Natürlich tut er das. 

Je mehr man darüber nachdenkt, desto besser passt James zu dieser Franchise, die sportliche Exzellenz unvergleichlich mit Glamour verbindet. Er wird nicht der letzte Superstar sein, der den Reizen von Lila-Gold, von Hollywood, von Showtime erliegt, und er ist bei weitem nicht der erste. 

Es führen zwar nicht alle Wege nach Los Angeles – blickt man aber auf die größten Stars der Liga-Geschichte, stellt man schnell fest, dass kein Team, auch nicht die Boston Celtics, über die Jahre so viele von ihnen beschäftigt hat wie die Lakers. 

Und das schon seit ihrer Gründung, zu einer Zeit, in der sie mit Glamour, Showtime und auch Los Angeles noch überhaupt nichts zu tun hatten. 

Die Lakers, das verrät der Name, haben ihren Ursprung nicht in L.A.: Ihre ersten 13 Jahre verbrachten sie in Minneapolis, Minnesota, besser bekannt als „Land of 10.000 Lakes“, einem Ort, der kaum gegensätzlicher zu L.A. sein könnte.

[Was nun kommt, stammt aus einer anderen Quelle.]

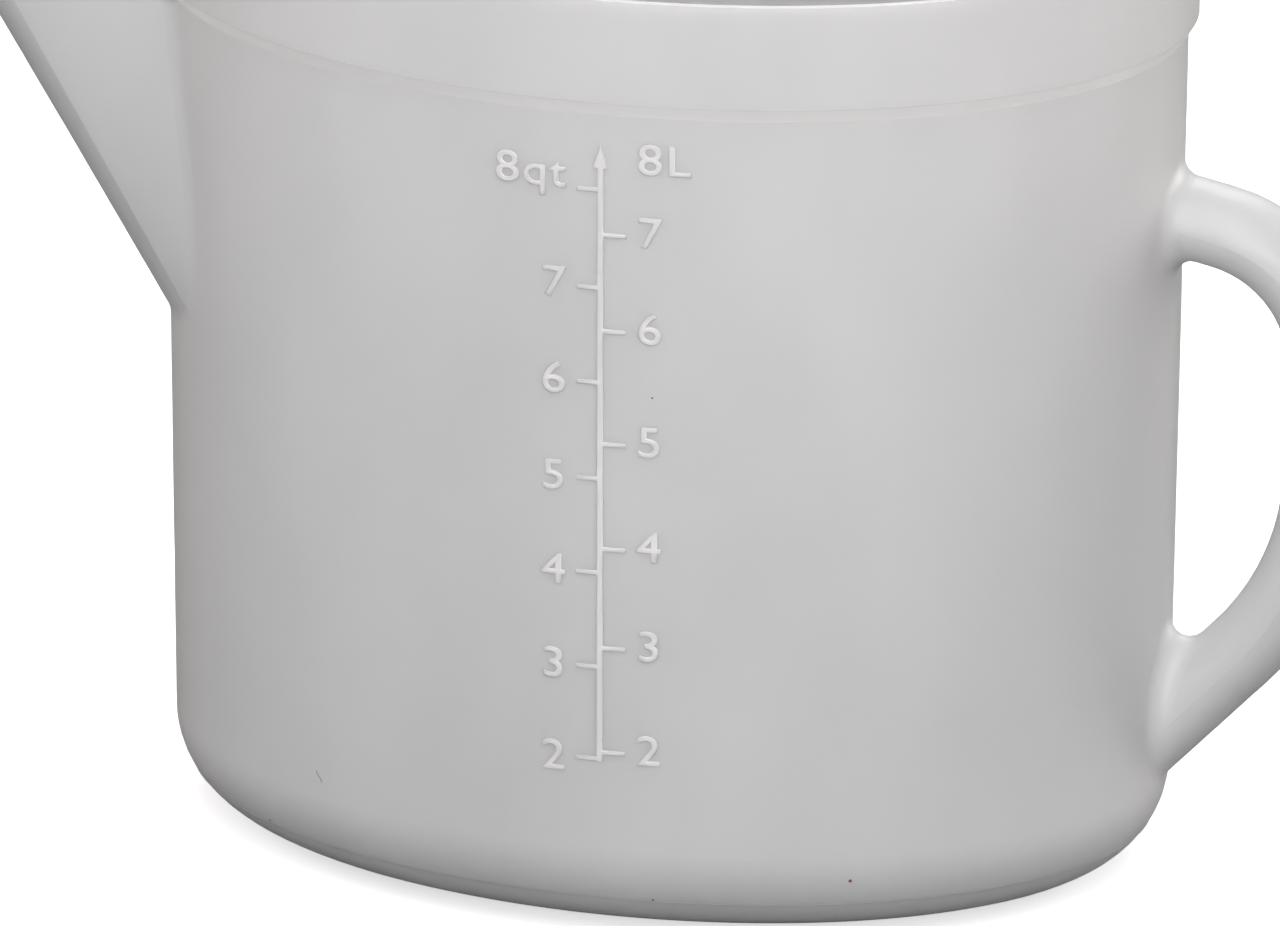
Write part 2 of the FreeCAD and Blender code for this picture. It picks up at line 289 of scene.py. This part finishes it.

Minnesota ist für seine eiskalten Winter berühmt, in Kalifornien kann man im Winter meistens mit Shorts zur Arbeit fahren. 

Ein Merkmal der späteren Glamour-Franchise hatten die Lakers aber schon an ihrem Ursprung: Sie hatten den ersten Superstar des Basketballs in ihren Reihen. George Mikan hatte seine Profi-Karriere 1946 bei den Chicago American Gears begonnen, nach deren Bankrott landete er jedoch 1947 – per Losverfahren – bei den Lakers und prägte ihre erste Ära der Dominanz. 

Mit Mikan gewannen die Lakers sechs Meisterschaften, je eine in der NBL (National Basketball League) und in der BAA (Basketball Association of America) sowie vier Titel in der 1949 gegründeten NBA. Den MVP-Award gab es in seiner dominanten Zeit noch nicht, die Auszeichnung als „Greatest Player of the First Half of the Century“ verdeutlicht jedoch Mikans Stellenwert. 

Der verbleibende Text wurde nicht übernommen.